THE WHITE HOUSE
Office of the Press Secretary
For Immediate Release March 5, 1996
President Clinton today asked the Congress for $914.3 million in emergency fiscal 1996 supplemental appropriations to provide relief to communities affected by recent natural disasters in the United States and the Virgin Islands, and $52 million to help thousands of people with AIDS live longer and fuller lives.
The devastating disasters include the severe winter flooding in the Pacific Northwest, the blizzard and subsequent flooding in the Northeast, and damaging hurricanes. This request includes $168.6 million for the Department of Agriculture; $165 million for the Corps of Engineers; $100 million for the Department of the Interior; $267 million for the Department of Transportation; $100 million for the Small Business Administration; $103.7 million for the Federal Emergency Management Agency; and $10 million for the Department of Commerce.
Included in today's transmittal to the Congress is a proposal that would increase by $52 million the 1996 budget request for Ryan White AIDS Treatment grants. These funds will be targeted to State AIDS drug assistance activities authorized under title II of the Ryan White Comprehensive AIDS Resources Emergency (CARE) Act of 1990 and used to purchase medications, including a new class of AIDS therapies called "protease inhibitors," some of which are beginning to be approved by the Food and Drug Administration (FDA).
The State AIDS drug assistance programs funded through the Ryan White grants are a lifeline for an estimated 55,000 people with AIDS who do not have prescription drug coverage or who cannot themselves afford the full regimen of costly AIDS medications that can prolong their lives. Unfortunately, the current funding levels for these programs cannot meet the additional demand these and other new drugs may create. Without additional funding above the 1996 request, thousands of people with AIDS could be denied the medications they need.

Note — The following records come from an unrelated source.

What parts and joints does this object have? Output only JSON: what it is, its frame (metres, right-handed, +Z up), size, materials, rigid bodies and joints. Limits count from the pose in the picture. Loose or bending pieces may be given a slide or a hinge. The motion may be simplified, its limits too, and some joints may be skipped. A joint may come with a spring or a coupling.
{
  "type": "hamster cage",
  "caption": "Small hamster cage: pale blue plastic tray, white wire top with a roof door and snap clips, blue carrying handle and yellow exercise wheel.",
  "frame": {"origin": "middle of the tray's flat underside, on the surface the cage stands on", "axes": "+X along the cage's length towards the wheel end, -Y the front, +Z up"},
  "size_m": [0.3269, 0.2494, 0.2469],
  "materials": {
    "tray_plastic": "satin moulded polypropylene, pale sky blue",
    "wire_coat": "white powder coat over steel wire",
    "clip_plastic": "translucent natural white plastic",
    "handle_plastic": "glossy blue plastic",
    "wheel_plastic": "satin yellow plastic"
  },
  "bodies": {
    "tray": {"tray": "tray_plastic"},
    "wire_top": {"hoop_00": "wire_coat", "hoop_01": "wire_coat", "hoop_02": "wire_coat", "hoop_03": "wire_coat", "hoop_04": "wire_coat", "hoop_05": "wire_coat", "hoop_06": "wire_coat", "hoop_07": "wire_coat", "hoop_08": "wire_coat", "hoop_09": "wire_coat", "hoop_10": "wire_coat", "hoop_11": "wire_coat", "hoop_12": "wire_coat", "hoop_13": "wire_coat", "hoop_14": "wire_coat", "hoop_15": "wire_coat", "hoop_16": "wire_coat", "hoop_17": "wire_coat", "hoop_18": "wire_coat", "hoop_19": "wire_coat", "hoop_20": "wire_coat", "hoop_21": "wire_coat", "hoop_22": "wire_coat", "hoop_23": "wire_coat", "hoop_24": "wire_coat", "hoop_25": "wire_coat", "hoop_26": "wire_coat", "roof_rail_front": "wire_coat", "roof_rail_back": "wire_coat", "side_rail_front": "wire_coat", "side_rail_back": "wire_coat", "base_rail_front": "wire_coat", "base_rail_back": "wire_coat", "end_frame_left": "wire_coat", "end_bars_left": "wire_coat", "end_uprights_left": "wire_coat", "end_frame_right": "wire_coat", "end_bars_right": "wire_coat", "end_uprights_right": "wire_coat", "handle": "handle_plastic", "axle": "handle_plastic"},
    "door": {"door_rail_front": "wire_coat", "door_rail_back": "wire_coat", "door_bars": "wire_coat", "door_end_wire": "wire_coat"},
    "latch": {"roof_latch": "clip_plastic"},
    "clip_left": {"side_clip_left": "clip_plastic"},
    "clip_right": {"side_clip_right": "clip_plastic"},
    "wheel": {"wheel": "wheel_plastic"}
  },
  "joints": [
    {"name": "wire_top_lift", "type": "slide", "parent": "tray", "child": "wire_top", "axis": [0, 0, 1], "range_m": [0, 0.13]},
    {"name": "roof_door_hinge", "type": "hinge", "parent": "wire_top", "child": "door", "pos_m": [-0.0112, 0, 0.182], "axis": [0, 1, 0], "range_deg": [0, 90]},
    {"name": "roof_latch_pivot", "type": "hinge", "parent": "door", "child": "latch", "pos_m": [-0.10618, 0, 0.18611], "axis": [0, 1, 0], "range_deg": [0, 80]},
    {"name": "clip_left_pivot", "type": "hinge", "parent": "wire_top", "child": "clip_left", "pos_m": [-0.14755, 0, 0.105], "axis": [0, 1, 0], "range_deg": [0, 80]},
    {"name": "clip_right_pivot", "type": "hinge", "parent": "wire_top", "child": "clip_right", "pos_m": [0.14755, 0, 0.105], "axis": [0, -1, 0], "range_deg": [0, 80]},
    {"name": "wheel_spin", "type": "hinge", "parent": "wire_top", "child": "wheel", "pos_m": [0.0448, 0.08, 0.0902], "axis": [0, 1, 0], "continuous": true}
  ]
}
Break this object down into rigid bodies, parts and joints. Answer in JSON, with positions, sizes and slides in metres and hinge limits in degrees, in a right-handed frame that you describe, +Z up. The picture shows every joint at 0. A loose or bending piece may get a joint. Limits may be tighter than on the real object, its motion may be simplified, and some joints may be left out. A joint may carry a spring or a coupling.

This request reflects the success of the Administration's AIDS research effort. Through unprecedented collaboration between the National Institutes of Health and the pharmaceutical industry, new AIDS drugs are being developed -- and they are being approved by the FDA in record time. Additional promising new treatments may become available in the next few months.
While these medications hold promise for extending the lives of people with AIDS, many are costly. This amendment will help make them available to people who otherwise could not afford them. We hope the Congress will join the Administration in recognizing that we should make available the fruits of our research success to those living with HIV and AIDS.
In addition, other nonemergency requests for fiscal year 1996 were submitted for the Departments of Agriculture, Energy, Transportation, and Veterans Affairs; the Office of National Drug Control Policy; and the Panama Canal Commission.